Sick move: Australia shuts borders to 'Ebola-affected' African countries

Sick move: Australia shuts borders to 'Ebola-affected' African countries
Australia is the first country to temporarily close its borders to people traveling from West African states battling against the Ebola epidemic. The move comes despite the fact the Ebola-free country has not sent aid workers to any afflicted regions.

Immigration Minister Scott Morrison told parliament on Monday, Australia has issued a blanket visa ban for those traveling from Liberia, Sierra Leone and Guinea.

"This means we are not processing any applications from these affected countries," Morrison said.

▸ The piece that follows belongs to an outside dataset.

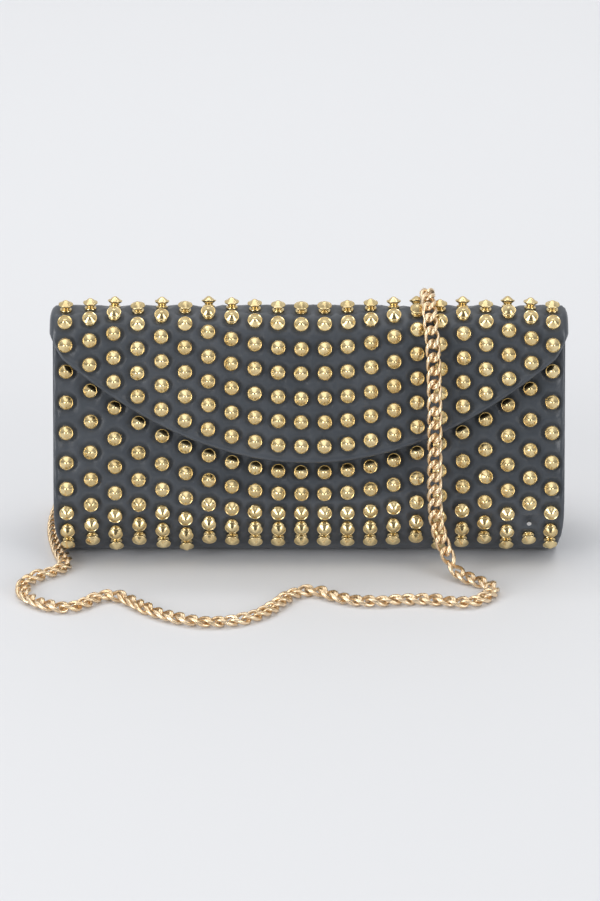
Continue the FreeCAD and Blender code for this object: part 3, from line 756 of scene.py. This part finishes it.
# ---------------------------------------------------------------- linings, gussets, pockets and tabs
# Gusset: lowest and highest point, its fold's depth, where the fold starts and over what height it grows.
GUSSET_LOW, GUSSET_HIGH, FOLD, FOLD_START, FOLD_FADE = 0.0052, 0.096, 0.0052, 0.01, 0.05
GUSSET_INSET, GUSSET_PLAY = 0.0008, 0.0003
# Pocket parts: thickness of a panel and of a card slot, and how far each slot stands before the one behind.
PANEL_THICK, SLOT_THICK, SLOT_STEP = 0.001, 0.0008, 0.0009
# Bar of a ring: distance from the middle plane, height of the wall behind it, and distance off that wall.
BAR_X, BAR_Z, BAR_OUT = 0.118, 0.099, 0.007
# Strap round the bar: inner radius of its loop, half width, rounding of its ends, and thickness.
LOOP_RADIUS, TAB_HALF, TAB_ROUND, TAB_THICK = 0.00118, 0.005, 0.0035, LEATHER - 0.0002


def finish_piece(piece, node_name, body):
    """Puts a piece on the body it rides on and hides the CAD node it stands for."""
    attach(piece, body)
    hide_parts(node_name)


def body_lining():
    """Cloth lining from the mouth at the front, round the base, to the mouth at the back."""
    us = spread(-1.0, 1.0, 0.006 / HALF_BODY)
    side_inset, top_inset = 0.0012, 0.0008
    top = run_at(MOUTH) - top_inset
    table = np.repeat(spread(-top, top, 0.004)[:, None], len(us), 1)
    y, z, ny, nz = whole_front(table, -LEATHER - BOARD - LAYER_GAP)
    points, normals = rolled(us[None, :] * (HALF_BODY - side_inset) * taper(z), y, z, ny, nz)
    edge = borders(points)
    points = soften(points, normals, amount=0.0003, scale=60, keep_floor=False)
    piece = shell("body_lining_cloth", points, normals, CLOTH, edge, LINING_MAT)
    finish_piece(piece, "body_lining", "body")


def flap_lining():
    """Cloth lining of the flap, a little inside its edge."""
    us = spread(-1.0, 1.0, 0.005 / HALF_FLAP)
    inset, hinge_gap = 0.0016, 0.0006
    start = edge_run(us * (HALF_FLAP - inset)) + inset
    end = BACK_SHOULDER + (CREST_Z + CREST_R * math.sin(LEAN) - HINGE_Z - hinge_gap) / math.cos(LEAN)
    share = spread(0.0, 1.0, 0.03, (0, 0.004, 0.012))
    table = start[None, :] + share[:, None] * (end - start)[None, :]
    y, z, ny, nz = wrap_profile(table, -LEATHER - FLAP_BOARD - LAYER_GAP)
    points, normals = rolled(us[None, :] * (HALF_FLAP - inset) * np.ones_like(y), y, z, ny, nz)
    points = points - normals * crest_drop(us, z)
    piece = shell("flap_lining_cloth", points, normals, FLAP_CLOTH, borders(points), LINING_MAT)
    finish_piece(piece, "flap_lining", "flap")


def inner_half(z):
    """Half depth of the inside at height z."""
    low = np.sqrt(np.maximum((BASE_R - INSIDE) ** 2 - (z - BASE_Z) ** 2, 0))
    wall = -wall_y(z, -INSIDE)
    return np.where(z < BASE_Z + (BASE_R - INSIDE) * math.sin(LEAN), low, wall)


def gusset(side, word):
    """Soft end wall with a fold that pulls in between front and back."""
    vs = spread(-1.0, 1.0, 0.05, (0, 0.02, 0.06))
    zs = spread(GUSSET_LOW, GUSSET_HIGH, 0.002)
    v, z = np.meshgrid(vs, zs)
    pull = FOLD * (1 - np.abs(v) ** 1.6) * np.clip((z - FOLD_START) / FOLD_FADE, 0, 1)
    x = side * ((HALF_BODY - GUSSET_INSET) * taper(z) - pull)
    points = np.stack([x, v * (inner_half(z) - GUSSET_PLAY), z], -1)
    normals = np.stack([np.full_like(x, side), np.zeros_like(x), np.zeros_like(x)], -1)
    across = (1 - np.abs(v)) * inner_half(z)
    edge = np.minimum(across, np.minimum(z - zs[0], zs[-1] - z))
    points = soften(points, normals, amount=0.0008, scale=50)
    piece = shell(f"{word}_gusset_leather", points, normals, LEATHER, edge, LEATHER_MAT)
    finish_piece(piece, f"{word}_gusset", "body")


def panel(node_name, corner, right, up, width, height, thick, look, sag=0.0003):
    """A sewn flat piece: rounded rim, a low bead along its edge and a little sag."""
    across, climb = spread(0.0, width, 0.003), spread(0.0, height, 0.0025)
    a, b = np.meshgrid(across, climb)
    out = np.cross(right, up)
    points = np.array(corner) + a[..., None] * np.array(right) + b[..., None] * np.array(up)
    normals = np.ones_like(points) * out
    edge = np.minimum(np.minimum(a, width - a), np.minimum(b, height - b))
    points = points - normals * (sag * np.sin(math.pi * a / width) * np.sin(math.pi * b / height))[..., None]
    bead = 0.00006
    points = beaded(points - normals * bead, normals, edge, width=0.0007, height=bead)
    piece = shell(node_name + "_piece", points, normals, thick, edge, look)
    finish_piece(piece, node_name, "body")


def pockets():
    """Zip pocket walls and tapes, and the card pockets against the back lining."""
    for node_name, look, slot_name in (("pocket_front_wall", INNER_MAT, "leather"),
                                       ("pocket_back_wall", INNER_MAT, "leather"),
                                       ("zip_tape_front", TAPE_MAT, "zip_tape"),
                                       ("zip_tape_back", TAPE_MAT, "zip_tape")):
        low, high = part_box(node_name)
        wide, thick, tall = (high[k] - low[k] for k in range(3))
        panel(node_name, tuple(low), (1, 0, 0), (0, 0, 1), wide, tall, thick, look, sag=0.0)
    lean_up = (0, -math.sin(LEAN), math.cos(LEAN))
    inward = np.array((0, -math.cos(LEAN), -math.sin(LEAN)))
    for node_name, layer, thick in (("card_panel", 0, PANEL_THICK), ("slip_panel", 0, PANEL_THICK),
                                    ("card_slot_1", 1, SLOT_THICK), ("card_slot_2", 2, SLOT_THICK),
                                    ("card_slot_3", 3, SLOT_THICK)):
        low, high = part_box(node_name)
        foot_z = low[2] + thick * math.sin(LEAN)
        tall = (high[2] - foot_z) / math.cos(LEAN)
        foot = np.array((low[0], wall_y(foot_z, -INSIDE, 1), foot_z))
        depth = LAYER_GAP + PANEL_THICK + layer * SLOT_STEP
        panel(node_name, foot + inward * depth, (1, 0, 0), lean_up, high[0] - low[0], tall, thick,
              INNER_MAT)


def ring_tab(side, word):
    """Leather strap sewn to the back that loops round the ring's bar."""
    out, down = Vector((0, math.cos(LEAN), math.sin(LEAN))), Vector((0, math.sin(LEAN), -math.cos(LEAN)))
    bar = Vector((0, wall_y(BAR_Z, 0, 1), BAR_Z)) + out * BAR_OUT
    bend = LOOP_RADIUS + LEATHER
    # Up the back wall, over the bar, and down to the strap again.
    route = [bar - out * 0.0054 + down * t for t in np.linspace(0.0212, 0.0042, 14)]
    for t in np.linspace(0.1, 1, 8):
        route.append(bar - out * (0.0054 - 0.0026 * t * t) + down * (0.0042 - 0.0048 * t))
    for a in np.linspace(0.3, 3.5, 18):
        route.append(bar - out * (bend * math.cos(a)) - down * (bend * math.sin(a)))
    for t in np.linspace(0.15, 1, 8):
        route.append(bar + out * (bend * 0.9 - 0.0045 * t) + down * (0.001 + 0.0050 * t))
    spots = np.array([tuple(p) for p in route])
    way = np.gradient(spots, axis=0)
    way /= np.linalg.norm(way, axis=1)[:, None]
    normals_row = np.stack([np.zeros(len(way)), -way[:, 2], way[:, 1]], -1)
    run = np.concatenate([[0], np.cumsum(np.linalg.norm(np.diff(spots, axis=0), axis=1))])
    us = spread(-1.0, 1.0, 0.2, (0, 0.05, 0.15, 0.3))
    half = TAB_HALF * np.sqrt(np.clip(1 - (1 - np.clip(run / TAB_ROUND, 0.02, 1)) ** 2, 0, 1))
    x = side * BAR_X + us[None, :] * half[:, None]
    points = np.stack([x, np.repeat(spots[:, 1:2], len(us), 1), np.repeat(spots[:, 2:3], len(us), 1)], -1)
    normals = -np.repeat(normals_row[:, None, :], len(us), 1)
    edge = np.minimum((1 - np.abs(us))[None, :] * half[:, None], np.minimum(run, run[-1] - run)[:, None])
    piece = shell(f"{word}_tab_leather", points, normals, TAB_THICK, edge, LEATHER_MAT)
    finish_piece(piece, f"{word}_ring_tab", "body")


body_lining()
flap_lining()
pockets()
for tab_side, tab_word in ((-1, "left"), (1, "right")):
    gusset(tab_side, tab_word)
    ring_tab(tab_side, tab_word)


# ---------------------------------------------------------------- how the chain follows the parts
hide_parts("chain_front")
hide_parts("chain_drape")
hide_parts("chain_back")
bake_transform(chain_front)
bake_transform(chain_back)
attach(chain_drape, "body")
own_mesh(chain_drape)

He added that all non-permanent or temporary visa requests from residents of Ebola-afflicted nations, who had not already departed for Australia, would be canceled or refused.

The ban includes those traveling on humanitarian grounds. He added that all those who had entered Australia prior to the suspension of its humanitarian program had undergone three separate health checks prior to their departure. They also were required to undergo screening upon their arrival in Australia on top of subsequent monitoring. Other permanent visa holders from the affected nations are subject to a 21-day quarantine period before disembarking to Australia.

"The government's systems and processes are working to protect Australians," Mr Morrison said.

AFP Photo / Stephane De Sakutin

Volunteer healthcare workers in Queensland, meanwhile, have been asked to submit to voluntary quarantine upon their return home. Some local governments have considered imposing mandatory quarantines on anyone believed to be infected with the virus.

Such proposals are being generated despite the fact that Australia has yet to register one case of Ebola on its soil, though several scares have been reported.

Nineteen people are currently in home isolation in Queensland after coming to Australia under a humanitarian program this month, the Sydney Morning Herald reported. One of them, an 18-year-old woman, showed symptoms of fever but tested negative for Ebola on Monday. She will be retested on Wednesday.

According to the daily, 946 people at Australian airports had so far been identified as traveling from Ebola-afflicted countries. Two dozen travelers have been subjected to the full screening process, including being referred to human quarantine officers. No one has been quarantined in hospital.

The measure comes as the government mulls sending medics to West Africa to collect blood to help researchers develop a vaccine for Ebola, AAP reports. Australia has so far provided $18 million to the international effort to tackle Ebola, though it has committed no healthcare workers to the worst afflicted countries.

Adam Kamradt-Scott, a senior lecturer at the University of Sydney's Marie Bashir Institute for Infectious Diseases and Biosecurity, told Reuters the travel ban would do nothing to shield Australia from Ebola. He warns it could in fact backfire by creating an overall climate of fear in the country.

"This is purely just a political decision," Kamradt-Scott said. "There is very little scientific evidence or medical rationale why you would choose to do this, and this is the type of politics we find starts to interfere with effective public health measures.”

A U.S. Army soldier from the 101st Airborne Division (Air Assault), who are earmarked for the fight against Ebola, goes through decontamination process training before their deployment to West Africa, at Fort Campbell, Kentucky (Reuters / Harrison McClary)

Graham Thom, a spokesman for Amnesty International Australia told Reuters the move made very little sense from a public health perspective.

"There are ways and means in which people can be monitored, quarantined to insure that those who come are free from the disease," he said.

"All it does is insure that already exceedingly vulnerable people are trapped in a crisis area and sends a signal about Australia's commitment to actually dealing with this crisis in a responsible way as a member of the international community."

The World Health Organization (WHO) estimates that 4,922 have died so far as a result of the ongoing Ebola epidemic. Of the 10,000 plus cases, all but 27 have occurred in the West African states of Sierra Leone, Liberia and Guinea.

AFP Photo / Vladimir Benko

Due to its relative geographical isolation, the risk of a widespread epidemic breaking out in Australia is believed to be minimal.

Meanwhile, the US military has begun isolating soldiers returning from an Ebola response mission in West Africa.

The move followed controversial quarantine measures imposed on those traveling to four US states - New York, New Jersey, Illinois and Florida - who had had contact with the disease.

US federal health officials have resisted imposing mandatory quarantines on doctors and nurses returning to the US after treating Ebola patients in West Africa.

In one instance, a nurse detained and quarantined in New Jersey upon returning to the United States was released after threatening to sue.

Public health experts, the United Nations, and medical charities have all labeled such mandatory quarantines scientifically unjustified.